— WHAT THE EXERCISE ASKS —
Give again, word for word, each line from the top of the listing through the line that holds "return paths".
━━━━
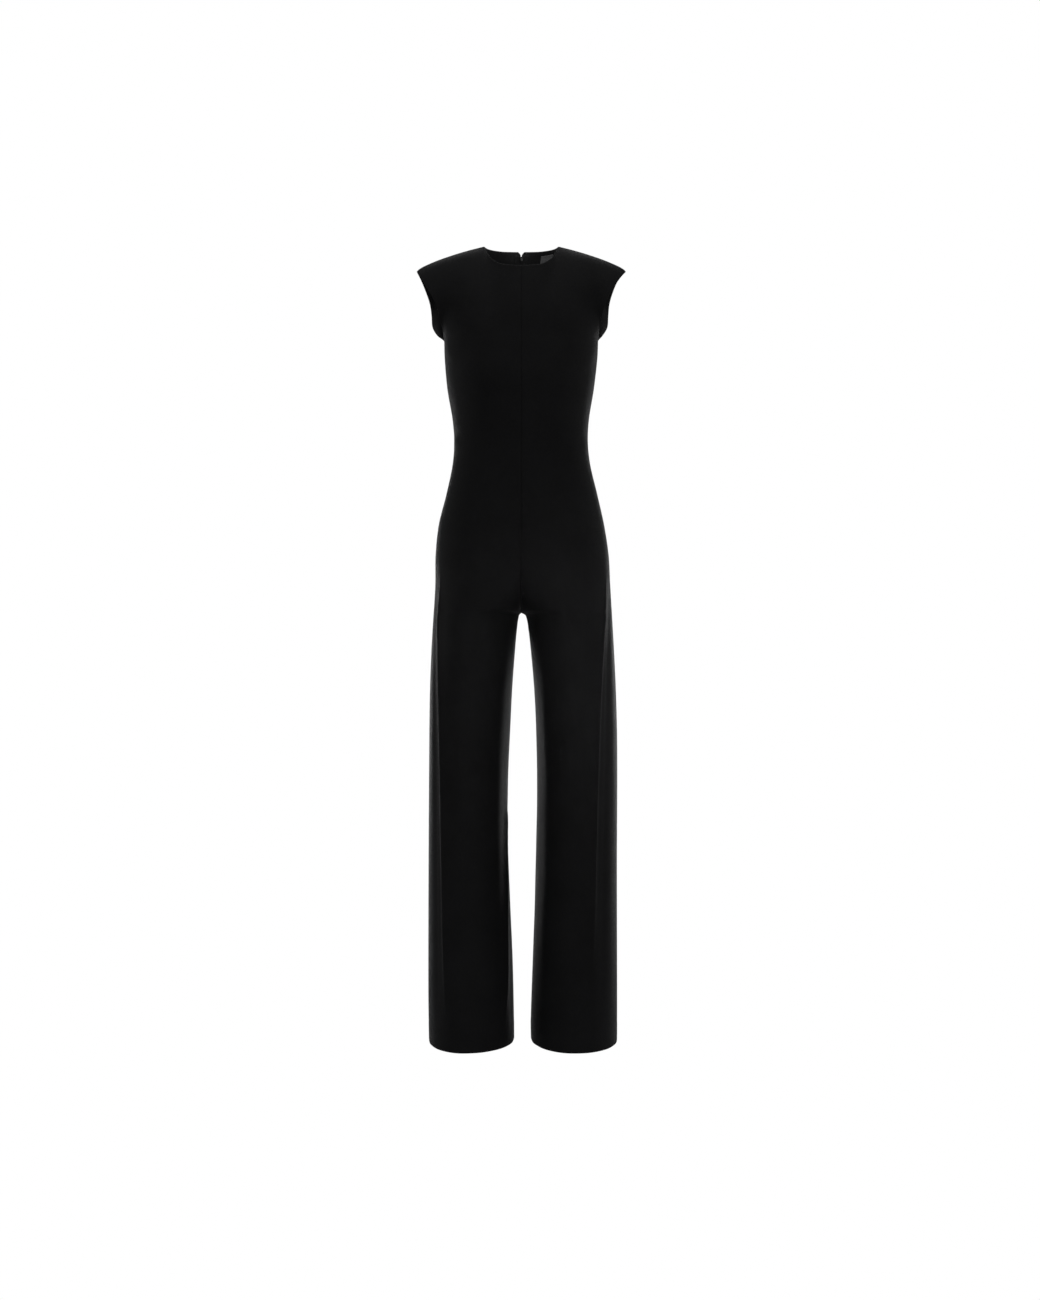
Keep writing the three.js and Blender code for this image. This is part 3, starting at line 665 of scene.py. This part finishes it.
def tubes_object(name, paths, radius, material, sides=5):
    """One object from many closed tubes."""
    points = []
    faces = []
    first = 0
    for path in paths:
        new_points, new_faces = tube_parts(path, radius, sides, first)
        points.append(new_points)
        faces += new_faces
        first += len(new_points)
    return mesh_object(name, np.vstack(points), faces, material)


def sample(line, distances):
    """Points, or directions, of a line of three columns at distances along its first three."""
    lengths = running_lengths(line[None, :, :3])[0]
    return np.stack([np.interp(distances, lengths, column) for column in line.T], axis=1)


# A stitch's course: the share along it, and thread radii off the cloth
STITCH_SHAPE = [(0, -0.9), (0.18, 0.5), (0.5, 0.8), (0.82, 0.5), (1, -0.9)]


def stitch_paths(line, normals, pitch, length, radius):
    """A row of stitches on a line that lies on the cloth, raised along the normals."""
    total = running_lengths(line[None])[0, -1]
    both = np.concatenate([line, normals], axis=1)
    paths = []
    for k in range(int((total - length) / pitch)):
        spots = sample(both, [pitch * (k + 0.5) + length * along for along, _ in STITCH_SHAPE])
        lifts = np.array([lift * radius for _, lift in STITCH_SHAPE])
        paths.append(spots[:, :3] + spots[:, 3:] * lifts[:, None])
    return paths


def down_from_top(form, distance, columns):
    """The line on a panel's inner face at a distance below its top edge, and its directions."""
    lines = form["inner"].transpose(1, 0, 2)[columns]
    return points_at(lines, distance), -form["normals"][STEADY, columns]


def up_from_hem(form, distance):
    """The same at a distance above its hem."""
    lines = form["inner"][::-1].transpose(1, 0, 2)
    return points_at(lines, distance), -form["normals"][-STEADY - 1]


def in_from_side(form, distance, rows):
    """The same at a distance in from its side or armhole."""
    lines = form["inner"][rows, ::-1]
    return points_at(lines, distance), -form["normals"][rows, -STEADY]


# Materials, and the scales of their patterns in waves a metre
SCALES = {
    "grain": 1150,
    "crimp": 700,
    "cloud": 14,
    "fuzz": 2600,
    "twist": 900,
    "wear": 900,
    "cast": 2200,
    "streak": 1200,
    "floor": 3,
}
UNEVEN = 0.07  # how far a cloth's roughness varies to either side


def new_material(name, **sockets):
    """A material with one principled shader, and its plain numbers and colours."""
    material = bpy.data.materials.new(name)
    material.use_nodes = True
    shader = material.node_tree.nodes["Principled BSDF"]
    for socket, value in sockets.items():
        shader.inputs[socket.replace("_", " ")].default_value = value
    return material, material.node_tree, shader


def add_node(tree, kind, **values):
    node = tree.nodes.new(kind)
    for name, value in values.items():
        if name in node.inputs:
            node.inputs[name].default_value = value
        else:
            setattr(node, name, value)
    return node


def noise(tree, vector, scale, detail=3.0, roughness=0.6):
    node = add_node(tree, "ShaderNodeTexNoise", Scale=scale, Detail=detail, Roughness=roughness)
    tree.links.new(vector, node.inputs["Vector"])
    return node.outputs["Fac"]


def stretched(tree, vector, scale):
    node = add_node(tree, "ShaderNodeMapping", Scale=scale)
    tree.links.new(vector, node.inputs["Vector"])
    return node.outputs["Vector"]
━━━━
— SOLVED EXERCISE —
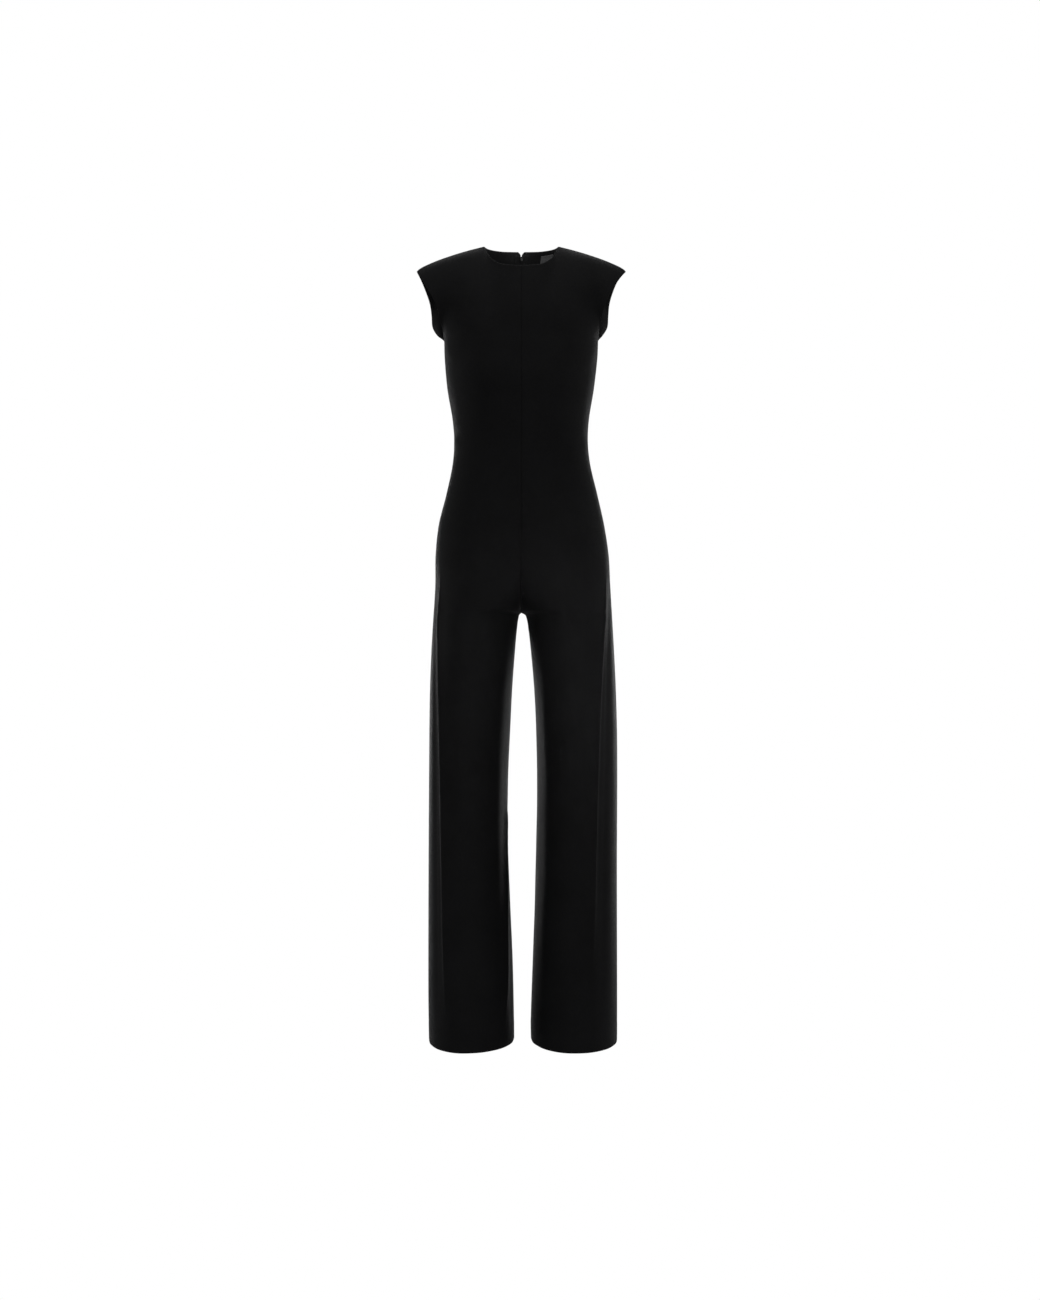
Keep writing the three.js and Blender code for this image. This is part 3, starting at line 665 of scene.py. This part finishes it.
def tubes_object(name, paths, radius, material, sides=5):
    """One object from many closed tubes."""
    points = []
    faces = []
    first = 0
    for path in paths:
        new_points, new_faces = tube_parts(path, radius, sides, first)
        points.append(new_points)
        faces += new_faces
        first += len(new_points)
    return mesh_object(name, np.vstack(points), faces, material)


def sample(line, distances):
    """Points, or directions, of a line of three columns at distances along its first three."""
    lengths = running_lengths(line[None, :, :3])[0]
    return np.stack([np.interp(distances, lengths, column) for column in line.T], axis=1)


# A stitch's course: the share along it, and thread radii off the cloth
STITCH_SHAPE = [(0, -0.9), (0.18, 0.5), (0.5, 0.8), (0.82, 0.5), (1, -0.9)]


def stitch_paths(line, normals, pitch, length, radius):
    """A row of stitches on a line that lies on the cloth, raised along the normals."""
    total = running_lengths(line[None])[0, -1]
    both = np.concatenate([line, normals], axis=1)
    paths = []
    for k in range(int((total - length) / pitch)):
        spots = sample(both, [pitch * (k + 0.5) + length * along for along, _ in STITCH_SHAPE])
        lifts = np.array([lift * radius for _, lift in STITCH_SHAPE])
        paths.append(spots[:, :3] + spots[:, 3:] * lifts[:, None])
    return paths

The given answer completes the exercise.